In the centuries following the Buddha's life, Buddhism spread throughout Asia to become one of the dominant religions of the continent. Estimates of the number of Buddhists in the world today vary widely, in part because many Asians observe more than one religion, and in part because it is hard to know how many people are practicing Buddhism in Communist nations like China. The most common estimate is 350 million, which makes Buddhism the fourth largest of the world's religions.
ginners to Buddhism are handed lists of doctrines -- the Four Noble Truths, the Five Skandhas, the Eightfold Path. One is told to understand the teachings and practice them. However, “believing in” doctrines about Buddhism are not the point of Buddhism.

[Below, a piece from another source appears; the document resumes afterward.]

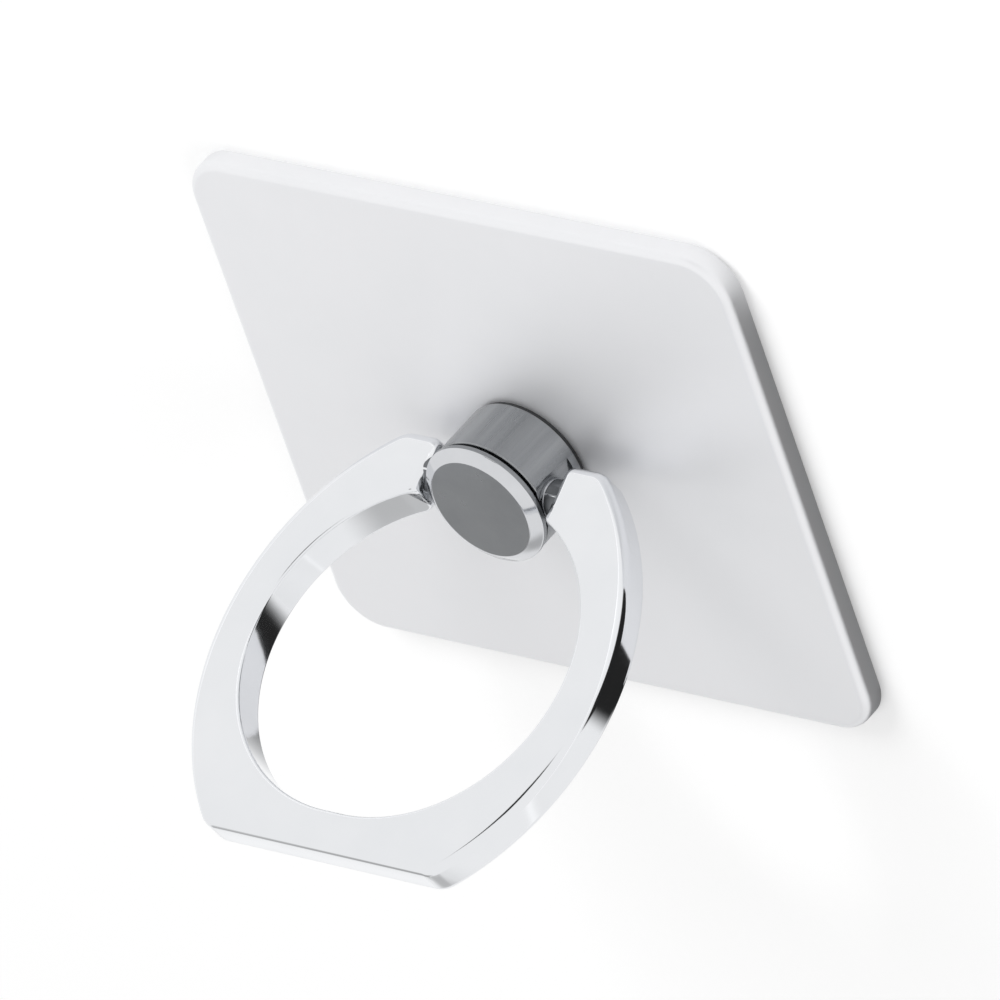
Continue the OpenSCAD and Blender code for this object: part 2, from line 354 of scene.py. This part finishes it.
postSettings = {
    # radius and height of each step
    "profile": [(2.0, 1.1), (2.0, 2.07), (4.1, 2.07), (4.1, 5.87), (3.4, 5.87), (3.4, 6.12)],
    "edgeRound": 0.12,
    "shankBore": 1.11,
    "shankCutTo": 8,
    "flatDistance": 3.85,
    "flatBottom": 2.67,
    "flatCut": (2, 9, 4),  # along X, Y and Z
    "pinBore": 0.8,
    "pinBoreStart": 2.33,
    "pinBoreEnd": 6,
    "hingeHeight": 4.8,
}

post = postSettings
swivelPost = turned("swivelPost", post["profile"])
soften(swivelPost, post["edgeRound"], rows=3, above=35)
for side in (-1, 1):
    wide, deep, tall = post["flatCut"]
    middle = (mm(side * (post["flatDistance"] + wide / 2)), 0, mm(post["flatBottom"] + tall / 2))
    bpy.ops.mesh.primitive_cube_add(size=1, location=middle, scale=(mm(wide), mm(deep), mm(tall)))
    carve(swivelPost, adopt("flatTool"))
    pinTool = rodAlongX(post["pinBore"], post["pinBoreStart"], post["pinBoreEnd"], post["hingeHeight"])
    if side < 0:
        pinTool.rotation_euler.z = radians(180)
        settle(pinTool)
    carve(swivelPost, pinTool)
shankSteps = [(post["shankBore"], 0), (post["shankBore"], post["shankCutTo"])]
carve(swivelPost, turned("shankTool", shankSteps, sides=64))
shade(swivelPost, above=30)
install(swivelPost, postSteelPaintedStreaks, "swivel_post", "swivel")
print("swivel post made")


# Cap rivet: cap with a straight rim and a bevel whose brightness is a painted highlight, shank through the
# post, tail peened over behind it

capSettings = {
    # radius and height of each step, first the tail and the shank, then the cap
    "profile": [(2.25, 0.6), (2.4, 0.75), (2.4, 0.9), (1.1, 0.9),
                (1.1, 6.12), (4.15, 6.12), (4.15, 6.47), (3.45, 6.92)],
    "edgeRound": 0.07,
    "bevelFrom": 6.44,
}

capRivet = turned("capRivet", capSettings["profile"])
soften(capRivet, capSettings["edgeRound"], rows=3, above=25)
shade(capRivet, above=20)
install(capRivet, turnedStainless, "cap_rivet", "swivel")
capRivet.data.materials.append(bevelPaintedHighlight)
# the sloping faces near the top, the bevel, take the lighter steel that paints its highlight
for face in capRivet.data.polygons:
    slopes = 0.2 < face.normal.z < 0.97  # neither a side wall nor the flat face
    face.material_index = 1 if slopes and face.center.z > mm(capSettings["bevelFrom"]) else 0
print("cap rivet made")


# Hinge washers: one flat washer on each of the post's flats

washerSettings = {"outer": 1.25, "inner": 0.8, "thick": 0.3, "edgeRound": 0.04, "start": 3.85, "height": 4.8}

outer, inner, thick = washerSettings["outer"], washerSettings["inner"], washerSettings["thick"]
washerSteps = [(outer, 0), (outer, thick), (inner, thick), (inner, 0), (outer, 0)]
hingeWashers = turned("hingeWashers", washerSteps, sides=64, hollow=True)
soften(hingeWashers, washerSettings["edgeRound"], rows=2, above=35)
hingeWashers.rotation_euler.y = radians(90)
hingeWashers.location = (mm(washerSettings["start"]), 0, mm(washerSettings["height"]))
settle(hingeWashers)
secondWasher = hingeWashers.copy()
secondWasher.data = hingeWashers.data.copy()
bpy.context.scene.collection.objects.link(secondWasher)
secondWasher.rotation_euler.z = radians(180)
settle(secondWasher)
hingeWashers.select_set(True)
bpy.context.view_layer.objects.active = hingeWashers
bpy.ops.object.join()
shade(hingeWashers, above=30)
install(hingeWashers, springSteel, "hinge_washers", "swivel")
print("hinge washers made")


# Finger ring: half its outline is drawn flat from two arcs, filled, thickened, mirrored, rounded and stood up

ringSettings = {
    "sideRadius": 17.6,
    "sideOffset": 3.6,
    "sideMiddle": 11.9,
    "holeRadius": 10.65,
    "holeOffset": 0.65,
    "holeMiddle": 11.6,
    "foot": 24.75,
    "endRise": 1.85,
    "gapHalf": 4.65,
    "thick": 2.5,
    "tilt": 67,
    "hingeHeight": 4.8,
    "footCorner": 0.6,
    "shoulder": 0.55,
    "endCorner": 0.7,
    "outerRound": 0.55,
    "holeRound": 0.2,
    "cornerRoom": 1,
    "bossRadius": 1.2,
    "bossStart": 4.17,
    "bossEnd": 5.37,
    "boreRadius": 0.76,
    "boreStart": 3.17,
    "boreEnd": 6.87,
    "paintedShadeWithin": 1.25,
}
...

What the historical Buddha taught was a method for understanding oneself and the world in a different way. The many lists of doctrines are not meant to be accepted on blind faith. The Venerable Thich Nhat Hanh, a Vietnamese Zen master, says "Do not be idolatrous about or bound to any doctrine, theory, or ideology, even Buddhist ones. Buddhist systems of thought are guiding means; they are not absolute truth."
The absolute truth of which Thich Nhat Hanh speaks cannot be contained in words and concepts. Thus, merely believing in words and concepts is not the Buddhist path. There is no point in believing in reincarnation/rebirth, for example. Rather, one practices Buddhism in order to realize a self not subject to birth and death.
Many Boats, One River
To say that doctrines and teachings shouldn't be accepted on blind faith doesn't mean they aren't important. The myriad teachings of Buddhism are like maps to follow on a spiritual journey, or a boat to carry you across a river. Daily meditation or chanting may seem pointless, but when practiced with sincerity they have a real impact on your life and outlook.
And to say that Buddhism is not about believing things doesn't mean there are no Buddhist beliefs. Over the centuries Buddhism has developed diverse schools with distinctive, and sometimes contradictory, doctrines. Often you might read that "Buddhists believe" such and such a thing, when in fact that doctrine belongs only to one school and not to all of Buddhism.
To compound confusion further, throughout Asia one can find a kind of folk Buddhism in which the Buddha and other iconic characters from Buddhist literature are believed to be divine beings who can hear prayers and grant wishes. Clearly, there are Buddhists with beliefs. Focusing on those beliefs will teach you little about Buddhism, however.
And remember the Zen saying -- The hand pointing to the moon is not the moon.